Tuesday, June 25, 2019

The Road To 2020

Boston Globe columnist John Ellis reminds us that for all intents and purposes, the Democratic nominee will be decided by Super Tuesday in March, months before the convention and it's the media, not the voters, who will choose a winner.

Major media coverage of a presidential campaign breaks down into four parts: the preprimary season, the primary season, the summer conventions, and the general election season (including the debates and the expensive election night broadcast). 
What happens every four years, without fail, is that major media organizations blow through their preprimary budgets. In the run-up to the Iowa caucuses, they have already begun eating into the budget for primary coverage. 
By the time the Iowa caucus results are reported and the campaign caravan decamps to New Hampshire, the CFOs of the various news organizations (and their parent companies) are apoplectic, muttering darkly about “wild overspending.” Word quickly comes down from on high: It has to stop.

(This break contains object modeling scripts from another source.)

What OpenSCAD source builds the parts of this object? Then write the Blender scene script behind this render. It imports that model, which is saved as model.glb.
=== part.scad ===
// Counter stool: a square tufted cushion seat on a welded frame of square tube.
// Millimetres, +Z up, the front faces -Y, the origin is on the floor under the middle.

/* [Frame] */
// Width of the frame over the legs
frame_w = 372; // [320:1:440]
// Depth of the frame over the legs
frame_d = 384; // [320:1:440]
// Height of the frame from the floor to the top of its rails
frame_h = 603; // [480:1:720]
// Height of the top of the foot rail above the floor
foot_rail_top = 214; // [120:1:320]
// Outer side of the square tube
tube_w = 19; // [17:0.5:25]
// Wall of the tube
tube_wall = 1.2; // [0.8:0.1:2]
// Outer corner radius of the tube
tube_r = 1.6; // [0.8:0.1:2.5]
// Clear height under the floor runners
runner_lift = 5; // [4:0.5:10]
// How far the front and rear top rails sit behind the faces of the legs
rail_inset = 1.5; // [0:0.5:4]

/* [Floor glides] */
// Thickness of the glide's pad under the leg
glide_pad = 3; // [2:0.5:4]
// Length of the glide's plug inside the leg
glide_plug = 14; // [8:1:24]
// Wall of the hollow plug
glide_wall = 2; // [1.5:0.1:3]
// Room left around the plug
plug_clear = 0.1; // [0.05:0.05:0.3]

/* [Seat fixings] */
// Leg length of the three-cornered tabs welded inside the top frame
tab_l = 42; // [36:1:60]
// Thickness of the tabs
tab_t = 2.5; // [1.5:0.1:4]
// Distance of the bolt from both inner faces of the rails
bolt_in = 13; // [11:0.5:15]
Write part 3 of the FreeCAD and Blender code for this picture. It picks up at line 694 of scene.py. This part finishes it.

And stop it does. After New Hampshire, the coverage of many candidates becomes the coverage of two (maybe three, but probably not). Costs are cut by relying on affiliates and local news outlets to provide video and text from “the campaign trail,” which is then stitched together by producers and editors in New York. 
The real campaign plays out in Manhattan and Washington television studios. Cable news outlets (especially) make every effort to push the “campaign” into television studios and away from “the campaign trail.” 
Because of budget concerns, the pressure to anoint a winner increases as the early March Super Tuesday primaries near. We saw this in 2016. Hillary Clinton was declared the winner long before she actually won the nomination. This time, California will be deemed decisive. Whoever wins there, it will be said, wins the nomination. 
The rationale for this projection will be financial fact: Every losing candidate will have spent his or her last dollars on advertising in frightfully expensive Super Tuesday media markets. Reality will say they cannot carry on (without money). Reports of the winner’s post-Super Tuesday fund-raising windfall will reinforce this analysis. 
In the meantime, coverage of the Democratic presidential nomination campaign will be framed by a “brackets” narrative. The semi-finals bracket narrative has already commenced. 
Joe Biden, for the moment, leads in the “most-likely-to beat-Trump bracket.” (Pete Buttigieg is moving up.) Elizabeth Warren and Bernie Sanders are running neck and neck in the “street fight” bracket, although it appears that Warren has gained the upper hand. 
The finalists will be chosen by Iowa and New Hampshire. The finals will play out against the backdrop of electability. If surveys show that Warren is just as likely to beat Trump as, say, Biden, she’ll win Super Tuesday and, in all likelihood, be the nominee. 
Which brings us to one last point about the Democratic primary and caucus electorate. They want the nomination process over quickly. Preferably, they’d like a nominee by mid-March. Whether it’s Biden or Warren or Buttigieg or Sanders, at some level, doesn’t matter. They just want to drop the gloves and start the brawl, with or without an agenda.

I think Buttigieg is going to crash, possibly replaced by Harris.  But we're already effectively down to five while for some insane reason more Democrats are entering the field.

I am going to be very glad when primary season ends.  We need a candidate and to solidify behind them and go take Trump and the GOP down ASAP.